Mechanical power | 1.12 kW |
Speed | 2100 RPM |
Torque | 5.1 N.m |
Fundamental frequency | 70 Hz |
Line voltage | 300 V |
Current | 4.2 A |
Number of poles | 4 |
Number of phases | 3 |
Cooling method | TENV2 |
^{1}Normal rotor, without AFC
^{2}Totally Enclosed Non Ventilated
The prototype was manufactured with a conventional stator core, made of silicon-steel laminations, as well as a standard three-phase star-connected winding [^{23}]. The slots are skewed aiming to reduce the pulsation in the airgap flux density distribution. The rotors were made of carbon steel laminations, retained by a ferromagnetic steel bar, which has the additional function of providing an axial flux path in the longer rotor. The two rotors have exactly the same cross section, the only difference being the axial length of the core, as well as the length of the magnets. As standardized magnet pieces are utilized, the increased rotor length is determined by the width of four magnet pieces utilized in each pole, instead of three for the normal length rotor. The shaft was made of non-magnetic stainless steel and the PMs are of rare-earth NdFeB type, which were radially retained in the rotor slots by means of brass wedges. Fig. 3 depicts the prototype structure.
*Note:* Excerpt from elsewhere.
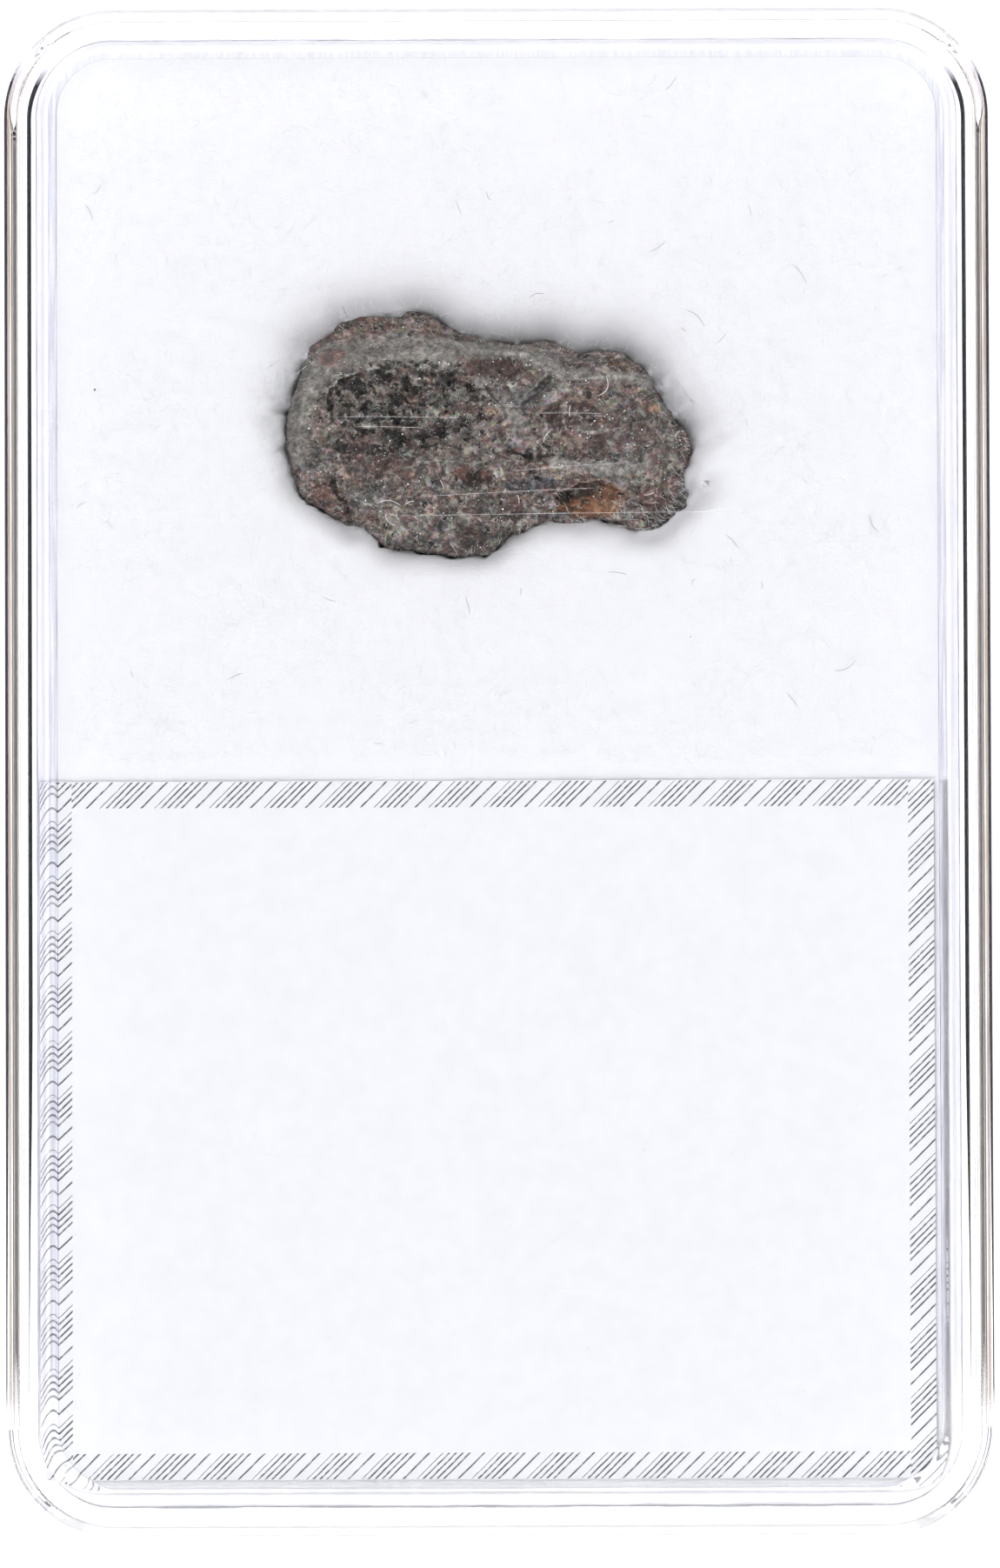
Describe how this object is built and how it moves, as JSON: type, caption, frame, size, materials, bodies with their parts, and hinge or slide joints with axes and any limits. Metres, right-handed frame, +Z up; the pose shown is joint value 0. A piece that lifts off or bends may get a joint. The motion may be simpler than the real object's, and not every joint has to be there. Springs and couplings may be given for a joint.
{
  "type": "boxed lunar meteorite specimen",
  "caption": "Small dark breccia stone bedded in soft white filling under the clear lid of a flat, round-cornered lift-off specimen box, with a bare border-hatched paper label.",
  "frame": {"origin": "middle of the box base's underside, where the box stands", "axes": "+Z up through the lid, +Y along the box's length towards the end that holds the stone, +X to the right seen from above"},
  "size_m": [0.036, 0.056, 0.012],
  "materials": {
    "lunar_breccia": "matte",
    "clear_plastic": "polished",
    "white_bedding": "matte",
    "label_paper": "matte"
  },
  "bodies": {
    "root": {"meteorite": "lunar_breccia", "box_base": "clear_plastic", "box_lid": "clear_plastic", "foam_pad": "white_bedding", "label_card": "label_paper"}
  },
  "joints": []
}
In both sides of the rotor and in its middle position there are non-magnetic, non-segmented steel plates, which are used for sustaining the magnetic steel bars and the rotor segments as well. This set is press fitted against the shaft. The entire rotor is a very rugged structure, suited for operating at high speeds and in harsh environments subjected to shock and intense vibration.
Fig. 4 shows a picture of both prototype rotors. Details of the rotor construction are shown in Fig. 5. The PMs are standardized components made from rare-earth NdFeB in the form of prismatic pieces, inserted along the four rotor slots. Limiting operational temperature of the magnets is 150°C.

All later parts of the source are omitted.